● Task prompt
Among the records that follow, find the line with "Reconstruct the object in this render as a FreeCAD" and the line with "The origin is". Set down those lines and all lines between them exactly, without adding anything.

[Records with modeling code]
********************

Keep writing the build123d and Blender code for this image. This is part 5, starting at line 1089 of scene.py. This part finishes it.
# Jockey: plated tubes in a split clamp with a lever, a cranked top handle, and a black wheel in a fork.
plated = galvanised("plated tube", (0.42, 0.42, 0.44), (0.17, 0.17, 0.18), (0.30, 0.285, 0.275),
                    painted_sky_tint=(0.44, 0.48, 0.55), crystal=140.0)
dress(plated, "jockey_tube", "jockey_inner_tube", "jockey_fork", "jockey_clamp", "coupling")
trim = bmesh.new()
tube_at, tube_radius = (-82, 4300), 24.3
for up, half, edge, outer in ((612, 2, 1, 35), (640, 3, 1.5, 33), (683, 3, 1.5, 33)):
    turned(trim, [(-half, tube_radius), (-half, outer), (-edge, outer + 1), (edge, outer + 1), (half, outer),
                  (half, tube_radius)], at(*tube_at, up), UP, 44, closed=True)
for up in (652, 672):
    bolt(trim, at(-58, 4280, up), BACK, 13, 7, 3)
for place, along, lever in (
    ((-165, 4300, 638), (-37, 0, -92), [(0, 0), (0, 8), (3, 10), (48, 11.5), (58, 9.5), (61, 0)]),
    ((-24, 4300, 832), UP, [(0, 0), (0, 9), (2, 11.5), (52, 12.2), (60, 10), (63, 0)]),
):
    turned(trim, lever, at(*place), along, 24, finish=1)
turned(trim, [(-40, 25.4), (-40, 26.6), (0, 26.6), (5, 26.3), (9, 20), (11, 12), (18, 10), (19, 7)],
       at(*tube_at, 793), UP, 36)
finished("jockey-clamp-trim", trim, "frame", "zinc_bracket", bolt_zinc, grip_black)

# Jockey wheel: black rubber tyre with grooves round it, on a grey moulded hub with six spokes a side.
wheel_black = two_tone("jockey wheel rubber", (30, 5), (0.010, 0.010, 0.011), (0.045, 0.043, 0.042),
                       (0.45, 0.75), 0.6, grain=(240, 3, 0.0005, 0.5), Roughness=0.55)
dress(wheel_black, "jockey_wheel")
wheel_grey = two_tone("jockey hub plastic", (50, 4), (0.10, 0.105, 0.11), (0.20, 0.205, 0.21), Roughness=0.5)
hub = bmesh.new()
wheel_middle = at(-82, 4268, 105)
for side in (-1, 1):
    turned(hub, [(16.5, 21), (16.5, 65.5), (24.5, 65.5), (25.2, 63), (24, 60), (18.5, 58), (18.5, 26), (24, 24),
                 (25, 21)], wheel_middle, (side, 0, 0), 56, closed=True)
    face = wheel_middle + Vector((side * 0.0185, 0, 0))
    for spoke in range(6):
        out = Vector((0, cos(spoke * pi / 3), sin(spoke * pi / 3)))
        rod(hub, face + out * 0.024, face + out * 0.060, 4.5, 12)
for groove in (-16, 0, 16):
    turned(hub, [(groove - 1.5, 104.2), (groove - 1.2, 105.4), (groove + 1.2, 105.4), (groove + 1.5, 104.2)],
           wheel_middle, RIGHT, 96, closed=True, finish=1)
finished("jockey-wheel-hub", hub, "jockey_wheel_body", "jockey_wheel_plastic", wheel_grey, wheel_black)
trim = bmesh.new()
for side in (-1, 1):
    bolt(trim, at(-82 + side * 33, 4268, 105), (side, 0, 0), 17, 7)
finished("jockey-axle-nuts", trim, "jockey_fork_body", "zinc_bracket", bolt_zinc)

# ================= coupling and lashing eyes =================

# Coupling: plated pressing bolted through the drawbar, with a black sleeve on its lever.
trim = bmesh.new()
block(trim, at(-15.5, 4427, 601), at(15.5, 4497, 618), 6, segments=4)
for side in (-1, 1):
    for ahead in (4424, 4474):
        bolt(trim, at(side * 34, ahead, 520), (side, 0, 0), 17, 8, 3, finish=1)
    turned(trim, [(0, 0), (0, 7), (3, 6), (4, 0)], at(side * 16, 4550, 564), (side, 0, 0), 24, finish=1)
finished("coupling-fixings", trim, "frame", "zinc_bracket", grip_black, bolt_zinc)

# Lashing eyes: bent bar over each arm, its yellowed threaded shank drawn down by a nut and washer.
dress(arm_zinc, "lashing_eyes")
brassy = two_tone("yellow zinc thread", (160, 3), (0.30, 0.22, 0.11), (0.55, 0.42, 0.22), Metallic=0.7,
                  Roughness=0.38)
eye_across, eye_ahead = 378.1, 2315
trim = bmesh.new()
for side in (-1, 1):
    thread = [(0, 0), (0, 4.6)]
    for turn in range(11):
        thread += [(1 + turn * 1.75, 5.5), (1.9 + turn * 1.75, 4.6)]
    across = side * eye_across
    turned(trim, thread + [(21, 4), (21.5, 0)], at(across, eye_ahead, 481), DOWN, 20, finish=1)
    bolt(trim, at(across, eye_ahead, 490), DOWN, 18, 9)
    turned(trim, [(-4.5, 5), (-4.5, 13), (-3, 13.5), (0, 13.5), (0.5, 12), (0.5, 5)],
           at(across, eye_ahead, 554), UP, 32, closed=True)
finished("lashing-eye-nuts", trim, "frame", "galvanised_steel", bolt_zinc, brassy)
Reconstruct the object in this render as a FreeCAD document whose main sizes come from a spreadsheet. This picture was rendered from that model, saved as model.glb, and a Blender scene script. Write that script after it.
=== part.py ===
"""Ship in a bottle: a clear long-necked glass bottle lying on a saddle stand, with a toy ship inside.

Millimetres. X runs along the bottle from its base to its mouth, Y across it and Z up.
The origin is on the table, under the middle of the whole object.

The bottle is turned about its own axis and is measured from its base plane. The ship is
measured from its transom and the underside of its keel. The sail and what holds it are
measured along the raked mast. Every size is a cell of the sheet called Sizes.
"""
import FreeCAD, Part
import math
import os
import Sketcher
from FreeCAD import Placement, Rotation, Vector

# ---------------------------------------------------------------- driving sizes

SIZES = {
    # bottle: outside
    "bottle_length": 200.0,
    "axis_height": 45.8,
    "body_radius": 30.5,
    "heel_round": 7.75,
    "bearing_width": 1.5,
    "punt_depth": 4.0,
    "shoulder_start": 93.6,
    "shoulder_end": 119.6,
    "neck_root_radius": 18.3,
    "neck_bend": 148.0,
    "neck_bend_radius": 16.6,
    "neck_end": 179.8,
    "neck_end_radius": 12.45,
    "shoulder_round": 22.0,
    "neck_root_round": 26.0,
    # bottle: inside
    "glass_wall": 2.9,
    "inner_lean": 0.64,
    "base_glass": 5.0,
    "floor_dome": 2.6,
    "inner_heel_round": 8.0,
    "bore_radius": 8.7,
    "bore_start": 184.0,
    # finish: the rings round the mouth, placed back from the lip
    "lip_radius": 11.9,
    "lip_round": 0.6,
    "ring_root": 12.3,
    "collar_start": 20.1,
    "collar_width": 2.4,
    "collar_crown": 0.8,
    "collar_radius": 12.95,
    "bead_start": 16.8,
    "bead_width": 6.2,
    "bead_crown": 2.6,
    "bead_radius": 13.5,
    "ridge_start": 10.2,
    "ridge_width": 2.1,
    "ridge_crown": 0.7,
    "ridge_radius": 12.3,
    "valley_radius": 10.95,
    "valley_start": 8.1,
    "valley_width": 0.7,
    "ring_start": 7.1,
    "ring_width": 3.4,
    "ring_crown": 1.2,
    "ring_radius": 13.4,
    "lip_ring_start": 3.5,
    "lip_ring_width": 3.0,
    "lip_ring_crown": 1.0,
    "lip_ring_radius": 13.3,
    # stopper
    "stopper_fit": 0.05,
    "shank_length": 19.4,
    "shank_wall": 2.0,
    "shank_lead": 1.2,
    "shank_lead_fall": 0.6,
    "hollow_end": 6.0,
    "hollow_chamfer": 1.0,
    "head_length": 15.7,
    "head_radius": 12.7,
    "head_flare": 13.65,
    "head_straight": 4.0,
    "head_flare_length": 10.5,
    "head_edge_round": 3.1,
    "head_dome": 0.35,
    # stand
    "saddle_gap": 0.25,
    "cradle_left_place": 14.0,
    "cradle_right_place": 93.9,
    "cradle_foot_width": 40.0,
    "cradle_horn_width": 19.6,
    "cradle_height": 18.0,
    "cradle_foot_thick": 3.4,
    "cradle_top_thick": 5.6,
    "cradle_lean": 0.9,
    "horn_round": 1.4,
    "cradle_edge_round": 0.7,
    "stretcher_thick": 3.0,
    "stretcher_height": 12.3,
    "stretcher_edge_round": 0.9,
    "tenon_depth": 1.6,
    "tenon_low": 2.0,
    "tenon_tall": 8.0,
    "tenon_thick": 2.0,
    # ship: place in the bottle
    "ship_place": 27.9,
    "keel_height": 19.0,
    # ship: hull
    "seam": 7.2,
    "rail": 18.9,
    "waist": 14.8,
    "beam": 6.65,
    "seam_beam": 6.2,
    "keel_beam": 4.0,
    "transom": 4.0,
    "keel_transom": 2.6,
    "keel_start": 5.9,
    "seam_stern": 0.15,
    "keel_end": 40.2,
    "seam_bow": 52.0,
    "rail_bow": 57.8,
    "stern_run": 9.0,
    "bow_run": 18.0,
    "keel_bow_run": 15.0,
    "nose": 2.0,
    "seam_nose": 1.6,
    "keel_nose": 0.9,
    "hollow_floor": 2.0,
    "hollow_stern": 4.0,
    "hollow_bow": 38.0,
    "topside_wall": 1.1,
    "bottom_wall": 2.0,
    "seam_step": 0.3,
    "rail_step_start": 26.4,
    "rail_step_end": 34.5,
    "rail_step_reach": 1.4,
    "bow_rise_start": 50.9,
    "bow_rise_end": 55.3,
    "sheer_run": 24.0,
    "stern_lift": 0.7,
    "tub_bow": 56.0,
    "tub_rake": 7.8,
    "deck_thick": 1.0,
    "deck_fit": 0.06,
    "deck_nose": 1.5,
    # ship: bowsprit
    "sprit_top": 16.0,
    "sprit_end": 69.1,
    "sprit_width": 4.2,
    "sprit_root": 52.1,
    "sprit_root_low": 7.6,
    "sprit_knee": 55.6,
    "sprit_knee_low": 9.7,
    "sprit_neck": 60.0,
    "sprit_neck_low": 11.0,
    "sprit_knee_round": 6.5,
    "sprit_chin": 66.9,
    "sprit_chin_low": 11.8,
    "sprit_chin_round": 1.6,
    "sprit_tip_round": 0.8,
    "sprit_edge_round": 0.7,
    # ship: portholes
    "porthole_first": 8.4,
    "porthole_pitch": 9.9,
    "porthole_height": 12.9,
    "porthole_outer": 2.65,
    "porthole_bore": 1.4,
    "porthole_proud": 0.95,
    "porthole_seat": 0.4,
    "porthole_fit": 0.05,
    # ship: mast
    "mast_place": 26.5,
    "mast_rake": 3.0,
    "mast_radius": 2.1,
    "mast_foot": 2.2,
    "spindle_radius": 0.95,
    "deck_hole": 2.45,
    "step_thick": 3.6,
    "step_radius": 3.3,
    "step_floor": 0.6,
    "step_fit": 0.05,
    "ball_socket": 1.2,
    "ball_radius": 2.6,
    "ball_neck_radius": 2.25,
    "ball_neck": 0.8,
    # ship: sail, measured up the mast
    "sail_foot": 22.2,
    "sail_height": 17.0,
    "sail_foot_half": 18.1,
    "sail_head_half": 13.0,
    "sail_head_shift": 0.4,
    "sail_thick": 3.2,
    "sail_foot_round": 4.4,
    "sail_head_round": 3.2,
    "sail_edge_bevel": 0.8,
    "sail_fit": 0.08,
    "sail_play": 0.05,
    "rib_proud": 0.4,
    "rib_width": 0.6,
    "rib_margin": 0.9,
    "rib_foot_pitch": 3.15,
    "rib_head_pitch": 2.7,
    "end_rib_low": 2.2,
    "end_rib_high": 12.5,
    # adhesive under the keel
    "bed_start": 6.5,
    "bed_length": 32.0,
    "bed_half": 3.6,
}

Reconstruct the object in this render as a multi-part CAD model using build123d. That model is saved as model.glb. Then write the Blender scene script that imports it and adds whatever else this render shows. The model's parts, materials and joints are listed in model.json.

********************

● Task answer
Reconstruct the object in this render as a FreeCAD document whose main sizes come from a spreadsheet. This picture was rendered from that model, saved as model.glb, and a Blender scene script. Write that script after it.
=== part.py ===
"""Ship in a bottle: a clear long-necked glass bottle lying on a saddle stand, with a toy ship inside.

Millimetres. X runs along the bottle from its base to its mouth, Y across it and Z up.
The origin is on the table, under the middle of the whole object.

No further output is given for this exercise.